At Centro Binacional Para el Desarrollo Indigena Oaxaqueno, or the Binational Center for the Development of Indigenous Oaxacans, Chairman Chu learned more about the upcoming festival supported by the NEA for the first time—Guelaguetza California 2015. The festival features folk dances and music from the seven regions of Oaxaca. A group of intergenerational and intercultural staff, volunteers, and board shared their experiences and challenges in organizing this large scale festival which has involved the formation, training, and support of several local dance groups to represent the variety of Oaxacan regional dance traditions.  CBDIO works on many fronts, including health and wellness, civic engagement, youth development, and arts and culture.
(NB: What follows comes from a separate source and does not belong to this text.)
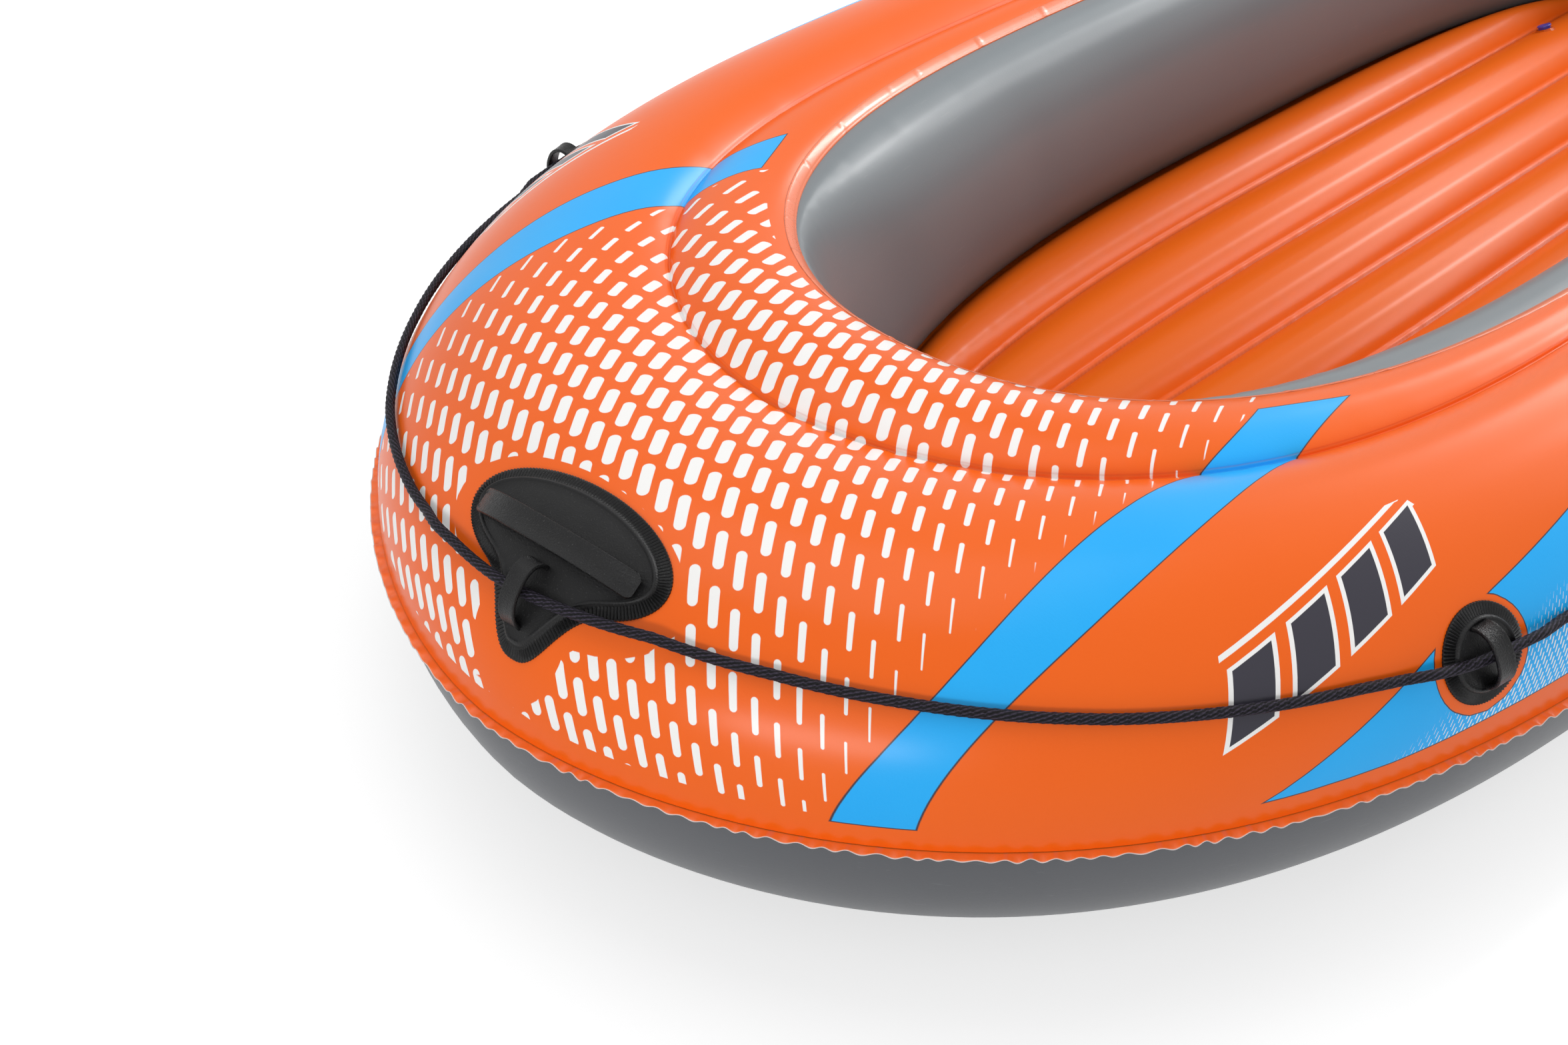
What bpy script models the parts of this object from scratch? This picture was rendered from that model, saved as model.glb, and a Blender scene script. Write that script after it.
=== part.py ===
"""Inflatable boat for one person, welded from thin vinyl sheet, with black rubber fittings and a grab rope.

Metres, +Z up. The bow points to -Y and the port side to +X. The origin is on the ground under the
middle of the hull, and X = 0 is the plane that the two sides mirror each other in.
"""
import math
from collections import namedtuple

import bmesh
import bpy
from mathutils import Matrix, Vector
from mathutils.bvhtree import BVHTree

# Hull, seen from above: from the middle of the boat out to the outer seam
HULL_WIDTH = 0.930
HULL_BOW_LENGTH = 1.055
HULL_STERN_LENGTH = 1.055
# Seen from above: how far the crease and the cockpit edge lie inside the outer seam. At the sides
# they are shares of the hull's width.
BOW_TUBE_WIDTH = 0.238
BOW_DECK_WIDTH = 0.351
SIDE_TUBE_share = 0.1613
SIDE_DECK_share = 0.1990
STERN_TUBE_WIDTH = 0.165
STERN_DECK_WIDTH = 0.245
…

Their work reminds us of the many ways that culture, arts, and language are foundational to community belonging, engagement, and development.

In Los Angeles on day 3 of the California visit, ACTA program manager Quetzal Flores joined the Chairman and a delegation of city officials and arts leaders on a tour of some of the sites to be included in the upcoming Promise Zone Arts, a cultural mapping and community engagement program with site-specific arts and cultural events which was recently awarded the NEA Our Town grant.  ACTA, LA Commons, and the Youth Policy Institute are the City of Los Angeles Cultural Affairs Department’s principal partners on this new initiative.  One of the highlights of the tour that explored the MacArthur Park neighborhood was a stop at CARECEN, the largest Central American immigrant rights organization in the country.  Quetzal invited Rosanna Perez, an El Salvadorian poet active in the Sanctuary Movement in Los Angeles in the 1980’s, and a refugee from the El Salvadorian civil war, to share her work.  She shared the following poem:

Vestida de Novia

Esta mañana ha llegado vestida de novia
por la ventana el aire con sus frios dedos
me toca las mejillas y me despierta…
la melancolia se  ha sentado en mi regazo…
me mira a los ojos fijamente
y déjà caer sus brazos sobre mis hombros…
pesados como la vida y el recuerdo que acompaña…
Adonde estan los amigos?
que fue de ellos en estos dias de eterna
ausencia… distancia… olvido… silencio…
quiza en las reconditas memorias… nos encontremos
buscando… queriendo hallar los mozos años que se
nos fueron…
y nos dejaron esta mirada desconocida…
llena de experiencias vividas a diario
como si fuera la ultima…
una cebadera llena de empolvados sueños… que
cuelga en el armario
cuadernos con flores secas de esperar por el amado…
inconclusas notas… que se iran cuando… yo me vaya…

Chairman Chu’s visit to Fresno and Los Angeles provided many of us a special lens to focus on what we feel is most significant in our local arts and culture ecologies.  Even when these stories don’t make the news, they are the stories that we remember to tell ourselves about who we are – as a neighborhood, a town, a city, a state… a community.  Thank you, Dr. Chu, for helping California share our stories!